- _RECORDS SHOWN_
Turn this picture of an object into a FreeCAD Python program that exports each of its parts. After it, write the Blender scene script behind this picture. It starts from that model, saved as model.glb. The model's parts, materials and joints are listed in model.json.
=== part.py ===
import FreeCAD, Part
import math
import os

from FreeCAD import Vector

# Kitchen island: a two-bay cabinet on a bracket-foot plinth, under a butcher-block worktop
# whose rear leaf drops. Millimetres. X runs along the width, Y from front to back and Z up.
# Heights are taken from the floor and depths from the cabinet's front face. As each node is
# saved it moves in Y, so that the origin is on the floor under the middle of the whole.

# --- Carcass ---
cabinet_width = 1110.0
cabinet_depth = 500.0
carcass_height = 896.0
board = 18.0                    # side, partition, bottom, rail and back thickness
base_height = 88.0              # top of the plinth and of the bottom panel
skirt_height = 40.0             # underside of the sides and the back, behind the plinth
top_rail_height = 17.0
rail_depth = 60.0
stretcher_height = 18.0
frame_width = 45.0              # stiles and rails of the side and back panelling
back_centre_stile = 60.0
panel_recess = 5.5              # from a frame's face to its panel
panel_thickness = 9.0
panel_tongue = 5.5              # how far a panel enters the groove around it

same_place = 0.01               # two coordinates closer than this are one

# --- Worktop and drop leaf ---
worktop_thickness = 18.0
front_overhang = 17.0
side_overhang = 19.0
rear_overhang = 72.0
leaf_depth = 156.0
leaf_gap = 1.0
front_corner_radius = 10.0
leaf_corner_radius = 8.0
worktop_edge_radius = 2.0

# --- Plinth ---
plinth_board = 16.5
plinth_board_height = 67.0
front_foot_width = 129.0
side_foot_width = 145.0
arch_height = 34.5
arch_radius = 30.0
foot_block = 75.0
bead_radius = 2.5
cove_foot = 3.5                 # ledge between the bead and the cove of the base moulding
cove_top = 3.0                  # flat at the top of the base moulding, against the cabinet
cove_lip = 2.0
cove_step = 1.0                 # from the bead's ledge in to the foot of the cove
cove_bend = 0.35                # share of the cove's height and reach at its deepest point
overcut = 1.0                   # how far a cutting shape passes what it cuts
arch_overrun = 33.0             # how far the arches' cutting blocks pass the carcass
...
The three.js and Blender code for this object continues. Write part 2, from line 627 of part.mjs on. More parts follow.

- _EXERCISE DIRECTIONS_
Above are the records. Copy the lines beginning at the one that has "Turn this picture" and ending with the one that has "# saved it moves", unchanged.

- _ANSWER TO THIS EXERCISE_
Turn this picture of an object into a FreeCAD Python program that exports each of its parts. After it, write the Blender scene script behind this picture. It starts from that model, saved as model.glb. The model's parts, materials and joints are listed in model.json.
=== part.py ===
import FreeCAD, Part
import math
import os

from FreeCAD import Vector

# Kitchen island: a two-bay cabinet on a bracket-foot plinth, under a butcher-block worktop
# whose rear leaf drops. Millimetres. X runs along the width, Y from front to back and Z up.
# Heights are taken from the floor and depths from the cabinet's front face. As each node is
# saved it moves in Y, so that the origin is on the floor under the middle of the whole.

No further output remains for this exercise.